Take the entries below and print only the lines from the one with "Model this object" through the one with "table is z = 0.", exactly as they stand, both ends included.

-- Records for this exercise --
————————
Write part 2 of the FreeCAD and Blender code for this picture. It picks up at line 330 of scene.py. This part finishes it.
————————
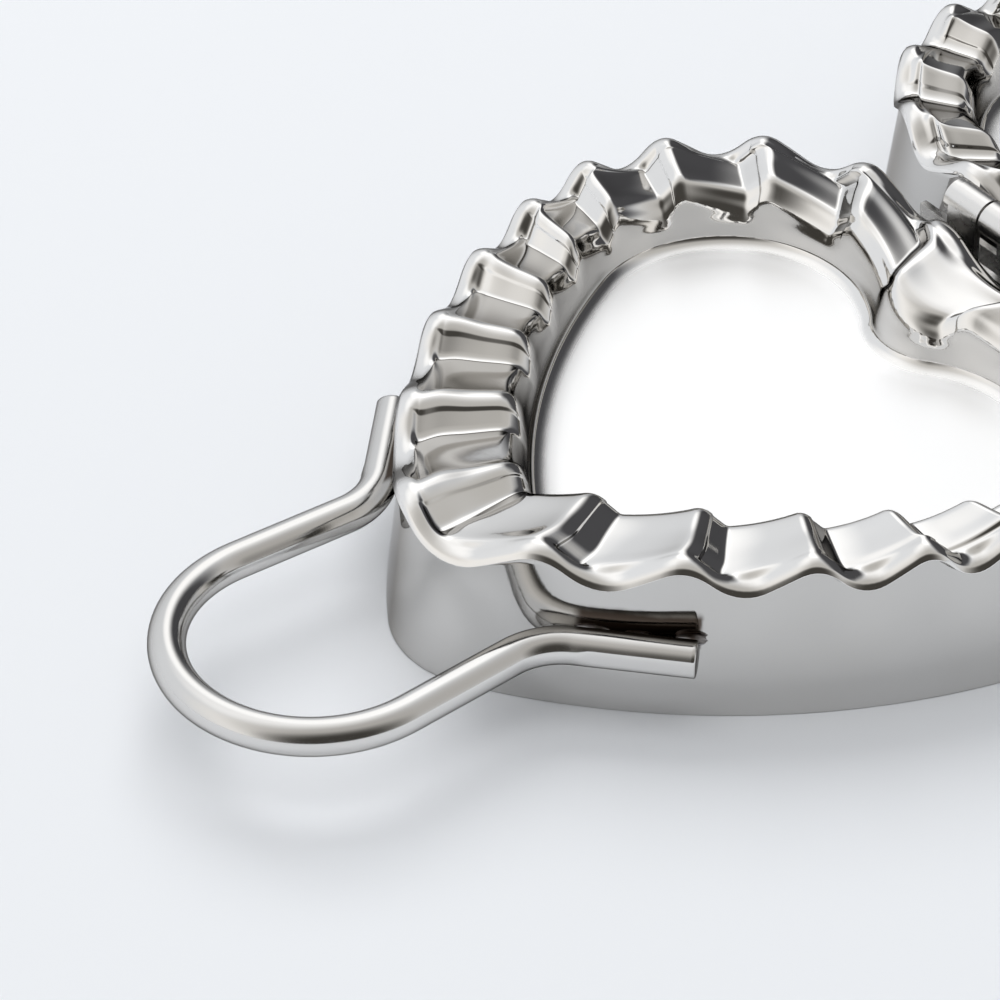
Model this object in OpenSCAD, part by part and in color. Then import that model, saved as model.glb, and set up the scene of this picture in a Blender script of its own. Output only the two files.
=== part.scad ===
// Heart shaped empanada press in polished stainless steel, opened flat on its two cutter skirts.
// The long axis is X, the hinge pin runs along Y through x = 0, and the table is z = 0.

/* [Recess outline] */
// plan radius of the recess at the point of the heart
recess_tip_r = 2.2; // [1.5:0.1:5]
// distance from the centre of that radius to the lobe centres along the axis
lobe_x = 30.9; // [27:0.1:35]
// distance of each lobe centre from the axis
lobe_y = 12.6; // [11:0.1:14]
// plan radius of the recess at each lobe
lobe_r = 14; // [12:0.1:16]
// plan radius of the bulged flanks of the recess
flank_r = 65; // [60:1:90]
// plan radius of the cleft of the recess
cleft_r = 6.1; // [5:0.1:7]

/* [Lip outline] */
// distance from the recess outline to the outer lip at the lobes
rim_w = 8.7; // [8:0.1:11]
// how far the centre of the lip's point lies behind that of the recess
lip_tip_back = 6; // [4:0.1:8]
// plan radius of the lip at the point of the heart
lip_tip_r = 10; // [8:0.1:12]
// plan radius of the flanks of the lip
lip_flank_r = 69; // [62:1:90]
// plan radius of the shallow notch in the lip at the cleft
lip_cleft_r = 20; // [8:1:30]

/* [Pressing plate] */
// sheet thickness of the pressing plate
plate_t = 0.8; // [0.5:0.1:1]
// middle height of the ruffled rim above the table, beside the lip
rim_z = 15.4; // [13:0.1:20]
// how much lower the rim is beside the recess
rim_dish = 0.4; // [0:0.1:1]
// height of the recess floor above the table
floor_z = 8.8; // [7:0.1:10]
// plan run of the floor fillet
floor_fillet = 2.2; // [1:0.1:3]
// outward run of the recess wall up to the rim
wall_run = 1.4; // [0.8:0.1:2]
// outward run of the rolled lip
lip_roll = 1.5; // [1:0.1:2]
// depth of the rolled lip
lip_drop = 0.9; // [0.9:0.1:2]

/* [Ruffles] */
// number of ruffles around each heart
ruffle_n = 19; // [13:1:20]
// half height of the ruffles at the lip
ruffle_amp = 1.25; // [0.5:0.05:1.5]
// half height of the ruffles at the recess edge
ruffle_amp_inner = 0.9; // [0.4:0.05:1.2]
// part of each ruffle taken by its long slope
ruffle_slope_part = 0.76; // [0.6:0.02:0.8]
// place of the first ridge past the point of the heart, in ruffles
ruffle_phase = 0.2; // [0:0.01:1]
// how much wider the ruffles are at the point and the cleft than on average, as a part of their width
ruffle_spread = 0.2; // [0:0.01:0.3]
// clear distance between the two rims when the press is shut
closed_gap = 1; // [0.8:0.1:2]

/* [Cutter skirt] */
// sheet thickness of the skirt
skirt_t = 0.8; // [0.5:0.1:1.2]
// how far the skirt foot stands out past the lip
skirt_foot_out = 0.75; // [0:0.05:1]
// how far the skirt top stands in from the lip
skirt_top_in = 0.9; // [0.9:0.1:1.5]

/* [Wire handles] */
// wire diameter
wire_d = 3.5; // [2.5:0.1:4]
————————
-- Worked answer --
Model this object in OpenSCAD, part by part and in color. Then import that model, saved as model.glb, and set up the scene of this picture in a Blender script of its own. Output only the two files.
=== part.scad ===
// Heart shaped empanada press in polished stainless steel, opened flat on its two cutter skirts.
// The long axis is X, the hinge pin runs along Y through x = 0, and the table is z = 0.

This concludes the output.